27 Paragraphs [23], [24] and [25] of the further revised form of the Amended Statement of Claim plead the making of three representations. The paragraphs that assume central importance for the Trade Practices claim are paragraphs [25], [26] and [27] which are in the following terms:
25. On or about 2005, the First and/or the Second Respondent represented to the Applicant that the Career Transition Program applied throughout the world ("the third representation").
Particulars
(a) The Applicant observed that policy documents relevant to the Career Transition Program were posted on the Moody's group intranet, which was able to be accessed by employees of Moody's companies on a worldwide basis.
26. On the basis of the first, second and third representations, the Applicant concluded that the Career Transition Program relevant to Moody's Japan KK would apply to the Applicant regardless of the country in which the Applicant worked and would be available to him if and when he was terminated.
27. But for the conclusion referred to in paragraph 26, the Applicant would not have agreed to enter into service with the First and/or the Second Respondent on 29 December 2003.

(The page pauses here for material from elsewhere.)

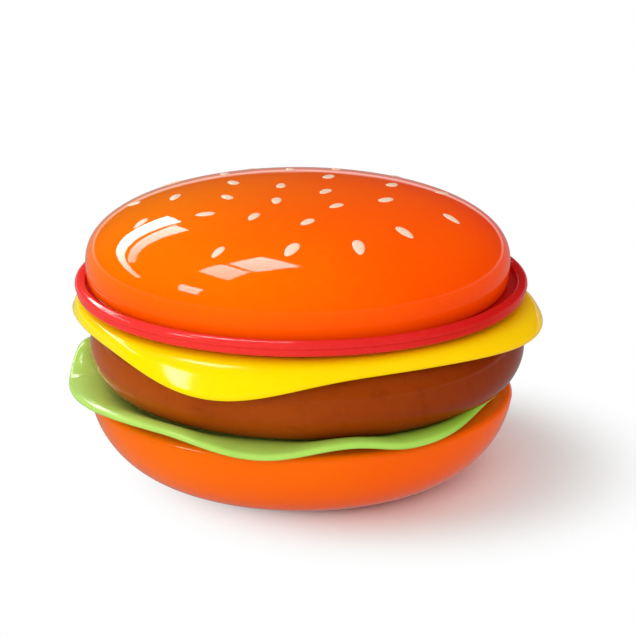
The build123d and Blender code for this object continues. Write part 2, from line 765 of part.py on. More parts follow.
with BuildPart() as microphone_capsule:
    add(tube(patty_top_z - boot_height, microphone_height, microphone_radius, 0, (0, microphone_y)))
finish(microphone_capsule, "microphone_capsule")

with BuildPart() as hook_plunger:
    extrude(discs(hook_flange_z, hook_stem_radius, [(0, hook_y)]), amount=hook_top_z - hook_flange_z)
    fillet(hook_plunger.faces().sort_by(Axis.Z)[-1].edges(), hook_stem_edge)
    extrude(discs(hook_flange_z, hook_flange_radius, [(0, hook_y)]), amount=hook_flange_height)
    extrude(discs(hook_rod_z, hook_rod_radius, [(0, hook_y)]), amount=hook_flange_z - hook_rod_z)
finish(hook_plunger, "hook_plunger")

with BuildPart() as hook_switch:
    extrude(plates(keypad_board_z - hook_switch_height, hook_switch_width, hook_switch_depth,
                   [(0, hook_y)]), amount=hook_switch_height)
    extrude(discs(hook_rod_z - hook_well_depth, hook_rod_radius + running_clearance,
                  [(0, hook_y)]), amount=keypad_board_z - hook_rod_z + hook_well_depth,
            mode=Mode.SUBTRACT)
finish(hook_switch, "hook_switch")

spring_wire = 0.5
spring_turns = 3
spring_mean_radius = hook_flange_radius - 0.9
spring_height = hook_flange_z - keypad_board_top_z - 2 * running_clearance - spring_wire

with BuildPart() as hook_spring:
    with BuildLine():
        coil = Helix(spring_height / spring_turns, spring_height, spring_mean_radius,
                     center=(0, hook_y, keypad_board_top_z + running_clearance + spring_wire / 2))
    with BuildSketch(Plane(origin=coil @ 0, z_dir=coil % 0)):
        Circle(spring_wire / 2)
    sweep(is_frenet=True)
finish(hook_spring, "hook_spring")

with BuildPart() as closing_bumpers:
    extrude(discs(deck_top_z, bumper_radius, bumper_places), amount=bumper_height)
    fillet(closing_bumpers.faces().group_by(Axis.Z)[-1].edges(), bumper_edge)
finish(closing_bumpers, "closing_bumpers")

with BuildPart() as keypad_ribbon:
    extrude(plates(main_board_top_z, ribbon_width, ribbon_thickness, [(0, ribbon_y)]),
            amount=keypad_board_z - main_board_top_z)
finish(keypad_ribbon, "keypad_ribbon")

# ---- Main board with its parts, on posts over the ballast

chip_height = 3.2
chip_width = 22.0
chip_depth = 7.0
chip_place = (6.0, -12.0)
rectifier_width = 6.0
rectifier_depth = 8.0
rectifier_place = (-20.0, -13.0)
capacitors = [(18.0, 12.0, 4.0, 11.0), (18.0, 2.5, 3.0, 8.0), (25.0, 6.0, 2.0, 6.0)]
sounder_place = (-13.0, 4.0)
sounder_radius = 12.0
sounder_height = 5.0
sounder_wall = 1.2
disc_thickness = 0.6

with BuildPart() as main_board:
    extrude(plates(main_board_z, main_board_width, main_board_depth, [(0, 0)], board_corner),
            amount=board_thickness)
    extrude(discs(main_board_z, screw_radius + hole_clearance, board_post_places),
            amount=board_thickness, mode=Mode.SUBTRACT)
finish(main_board, "main_board")

with BuildPart() as board_screws:
    add(screws(main_board_top_z, board_screw_length, board_post_places, up=False))
finish(board_screws, "board_screws")

with BuildPart() as dialler_chip:
    extrude(plates(main_board_top_z, chip_width, chip_depth, [chip_place]), amount=chip_height)
finish(dialler_chip, "dialler_chip")

with BuildPart() as bridge_rectifier:
    extrude(plates(main_board_top_z, rectifier_width, rectifier_depth, [rectifier_place]),
            amount=chip_height)
finish(bridge_rectifier, "bridge_rectifier")

with BuildPart() as capacitor_set:
    for x, y, radius, height in capacitors:
        extrude(discs(main_board_top_z, radius, [(x, y)]), amount=height)
finish(capacitor_set, "capacitors")

with BuildPart() as sounder_cup:
    add(tube(main_board_top_z, sounder_height, sounder_radius, sounder_radius - sounder_wall,
             sounder_place))
    add(tube(main_board_top_z, sounder_height / 2, sounder_radius,
             sounder_radius - 2 * sounder_wall, sounder_place))
finish(sounder_cup, "sounder_cup")

with BuildPart() as sounder_disc:
    extrude(discs(main_board_top_z + sounder_height / 2,
                  sounder_radius - sounder_wall - thread_clearance, [sounder_place]),
            amount=disc_thickness)
finish(sounder_disc, "sounder_disc")

ballast_width = 46.0
ballast_depth = 30.0
ballast_corner = 3.0
ballast_head_height = 1.4
ballast_head_overlap = 1.0

with BuildPart() as ballast_weight:
    extrude(plates(inner_floor_z, ballast_width, ballast_depth, [(0, 0)], ballast_corner),
            amount=ballast_height)
    extrude(discs(inner_floor_z, board_post_radius + hole_clearance, ballast_post_places),
            amount=ballast_height, mode=Mode.SUBTRACT)
finish(ballast_weight, "ballast_weight")

with BuildPart() as ballast_screws:
    add(screws(inner_floor_z + ballast_height, ballast_screw_length, ballast_post_places, up=False,
               head=(board_post_radius + ballast_head_overlap, ballast_head_height)))
finish(ballast_screws, "ballast_screws")

# ---- Line socket at the back, with its contacts

socket_clearance = 0.05
mouth_z = socket_z + (socket_height - socket_mouth_height) / 2
contact_pitch = 1.02
contact_radius = 0.25
contact_setback = 1.5
contact_count = 4

with BuildPart() as line_socket:
    extrude(plates(socket_z + socket_clearance, socket_width - 2 * socket_clearance, socket_depth,
                   [(0, socket_face_y - socket_depth / 2)]),
            amount=socket_height - 2 * socket_clearance)
    extrude(plates(mouth_z, socket_mouth_width, socket_mouth_depth,
                   [(0, socket_face_y - socket_mouth_depth / 2)]),
            amount=socket_mouth_height, mode=Mode.SUBTRACT)
finish(line_socket, "line_socket")

with BuildPart() as socket_contacts:
    contact_top_z = mouth_z + socket_mouth_height - contact_radius - socket_clearance
    for index in range(contact_count):
        contact_x = contact_pitch * (index - (contact_count - 1) / 2)
        with BuildSketch(Plane.XZ.offset(contact_setback - socket_face_y)):
            with Locations((contact_x, contact_top_z)):
                Circle(contact_radius)
        extrude(amount=socket_mouth_depth - contact_setback)
finish(socket_contacts, "socket_contacts")

# ---- Underside: sliding switches, base screws and feet

switch_body_height = 6.0
slider_low_z = foot_height + 0.2
slider_plate_z = inner_floor_z + 0.3
slider_plate_height = 1.4
switch_wall = 1.2
slider_plate_margin = 1.6
slider_corner = 0.5
foot_places = [polar(35.0, 90 * index) for index in range(4)]
foot_radius = 4.5
foot_depth = 0.8

# the ringer slider rests in the middle of its slot, the dial mode slider at one end
for switch_name, place, travel, rest in [("ringer", slider_places[0], ringer_travel, 0),
                                         ("dial_mode", slider_places[1], dial_travel, -dial_travel)]:
    with BuildPart() as slider:
        knob_place = (place[0] + rest, place[1])
        extrude(plates(slider_low_z, slider_width, slider_depth, [knob_place], slider_corner),
                amount=slider_plate_z - slider_low_z)
        extrude(plates(slider_plate_z, slider_width + slider_plate_margin,
                       slider_depth + slider_plate_margin, [knob_place]), amount=slider_plate_height)
    finish(slider, f"{switch_name}_slider")
    with BuildPart() as switch_body:
        room_width = slider_width + slider_plate_margin + 2 * (travel + slider_gap)
        room_depth = slider_depth + slider_plate_margin + 2 * slider_gap
        extrude(plates(inner_floor_z, room_width + 2 * switch_wall, room_depth + 2 * switch_wall,
                       [place]), amount=switch_body_height)
        extrude(plates(inner_floor_z, room_width, room_depth, [place]),
                amount=slider_plate_z + slider_plate_height + slider_gap - inner_floor_z,
                mode=Mode.SUBTRACT)
    finish(switch_body, f"{switch_name}_switch")

with BuildPart() as base_screws:
    add(screws(base_screw_head_z + screw_head_height, base_screw_length, base_screw_places))
finish(base_screws, "base_screws")

with BuildPart() as rubber_feet:
    extrude(discs(0, foot_radius, foot_places), amount=foot_depth)
finish(rubber_feet, "rubber_feet")
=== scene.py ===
import json
from math import cos, pi, radians, sin

import bmesh
import bpy
import numpy as np
from mathutils import Matrix, Vector


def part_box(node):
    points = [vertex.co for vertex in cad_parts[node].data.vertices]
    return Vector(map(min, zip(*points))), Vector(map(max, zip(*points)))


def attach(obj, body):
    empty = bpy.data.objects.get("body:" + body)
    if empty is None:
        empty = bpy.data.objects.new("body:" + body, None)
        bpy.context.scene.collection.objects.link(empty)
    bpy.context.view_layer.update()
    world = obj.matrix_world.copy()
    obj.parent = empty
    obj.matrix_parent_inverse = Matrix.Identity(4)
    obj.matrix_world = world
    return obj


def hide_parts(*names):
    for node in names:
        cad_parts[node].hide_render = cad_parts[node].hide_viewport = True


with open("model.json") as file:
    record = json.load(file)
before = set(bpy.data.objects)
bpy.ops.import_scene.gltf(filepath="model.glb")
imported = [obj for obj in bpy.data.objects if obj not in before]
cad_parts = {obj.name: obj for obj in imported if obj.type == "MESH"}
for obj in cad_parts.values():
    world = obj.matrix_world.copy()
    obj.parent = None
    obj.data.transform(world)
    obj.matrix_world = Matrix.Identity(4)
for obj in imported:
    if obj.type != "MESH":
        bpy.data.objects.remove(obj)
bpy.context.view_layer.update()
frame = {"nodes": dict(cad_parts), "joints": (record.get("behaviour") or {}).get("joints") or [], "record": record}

# ------------------------------------------------------------------ sizes, in metres
# Levels and places come from the frame; the sizes of the food layers are named here.

MM = 0.001


def low(node, axis=2):
    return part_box(node)[0][axis]


def high(node, axis=2):
    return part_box(node)[1][axis]


rim_seat_z = high("bottom_bun_shell")
patty_low_z = low("patty_ring")
patty_high_z = high("patty_ring")
deck_top_z = low("closing_bumpers")
deck_low_z = high("microphone_boot")
plate_top_z = low("receiver_gasket")
plate_low_z = plate_top_z - 2.0 * MM
hinge = next(joint for joint in frame["joints"] if joint["name"] == "lid_hinge")
hinge_y, hinge_z = hinge["pos_m"][1], hinge["pos_m"][2]
shell_wall = 2.4 * MM

bun_radius = 60.9 * MM
bun_dome_height = 21.1 * MM
bun_foot_radius = 59.0 * MM
bun_shift = (-0.84 * MM, 0.39 * MM)
bun_equator_z = plate_top_z + 6.6 * MM
bun_powers = (2.15, 2.41)

bowl_radius = 61.5 * MM
bowl_flat_radius = 41.0 * MM
bowl_power = 1.8
bowl_rim_round = 1.6 * MM
bowl_flange_radius = 50.5 * MM

patty_radius = 62.8 * MM
patty_bulge = 10.9 * MM
patty_inner_radius = 49.5 * MM
patty_shift = (1.6 * MM, -0.8 * MM)

rim_radius = 65.0 * MM
rim_width = 3.2 * MM
rim_height = 4.4 * MM
plate_joint_radius = 52.0 * MM

cheese_thickness = 2.3 * MM
cheese_joint_radius = 51.0 * MM

leaf_thickness = 2.2 * MM
leaf_inner_radius = 48.0 * MM

around = np.radians(np.linspace(0, 360, 361))


# ------------------------------------------------------------------ shapes

def place(radius, azimuth, height):
    """Points at a radius and azimuth from the front towards +X: (r sin a, -r cos a, z)."""
    x, y = radius * np.sin(azimuth), -radius * np.cos(azimuth)
    return np.stack(np.broadcast_arrays(x, y, height), -1)


def surface(name, points, crease=None):
    """A mesh of quads between neighbouring points of a grid, seams and poles merged."""
    rows, columns = points.shape[:2]
    index = np.arange(rows * columns).reshape(rows, columns)
    quads = np.stack([index[:-1, :-1], index[:-1, 1:], index[1:, 1:], index[1:, :-1]], -1).reshape(-1, 4)
    mesh = bpy.data.meshes.new(name)
    mesh.vertices.add(rows * columns)
    mesh.vertices.foreach_set("co", np.ascontiguousarray(points, dtype=np.float32).ravel())
    mesh.loops.add(quads.size)
    mesh.loops.foreach_set("vertex_index", quads.ravel().astype(np.int32))
    mesh.polygons.add(len(quads))
    mesh.polygons.foreach_set("loop_start", np.arange(0, quads.size, 4, dtype=np.int32))
    mesh.update(calc_edges=True)
    tidy(mesh)
    mesh.shade_smooth()
    if crease:
        mesh.set_sharp_from_angle(angle=radians(crease))
    piece = bpy.data.objects.new(name, mesh)
    bpy.context.scene.collection.objects.link(piece)
    return piece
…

28 Whatever may be the status of the representations in paragraphs [22] and [23], paragraph [26] makes clear the proposition that it was upon the basis of all three representations that the Applicant "concluded that the Career Transition Program" would apply to him. And, "[b]ut for th[at] conclusion", the Applicant maintains that he would not have "agreed to enter into service with the First and/or the Second Respondent on 29 December 2003". How a representation made in 2005 could have formed the basis (in whole or in part) for any action taken in 2003 remained unexplained. Nor can the date in paragraph [25] be regarded as either an oversight or perhaps a date permitting some degree of latitude. An affidavit of Mr Takemoto filed on 14 October 2009 confirms the 2005 date and fixes that date as follows with a degree of certainty:
[35.] In or about 2005, I recall I read a Career Transition Program ("CTP") document on the company intranet. I recall that in or about the first half of 2005, I went for a business trip to Tokyo. It was there on the company intranet that I read the CTP.
While the present application is to be resolved by reference to the terms of the proposed pleading and not the affidavit, the affidavit has been referred to solely for the purpose of determining whether the date in paragraph [25] was a typographical error. It was not.
29 This is a sufficient basis upon which leave to amend should be refused. That decision is only supported by a recognition of the fact that paragraph [23] particularises the representation there pleaded as having been made by the First and Second Respondent in a conversation "in the year 2000". But the proposed Second Respondent, Moody's Australia Pty Limited, was only incorporated in January 2001.
30 No leave should be granted to plead reliance upon the Trade Practices Act where there is such uncertainty.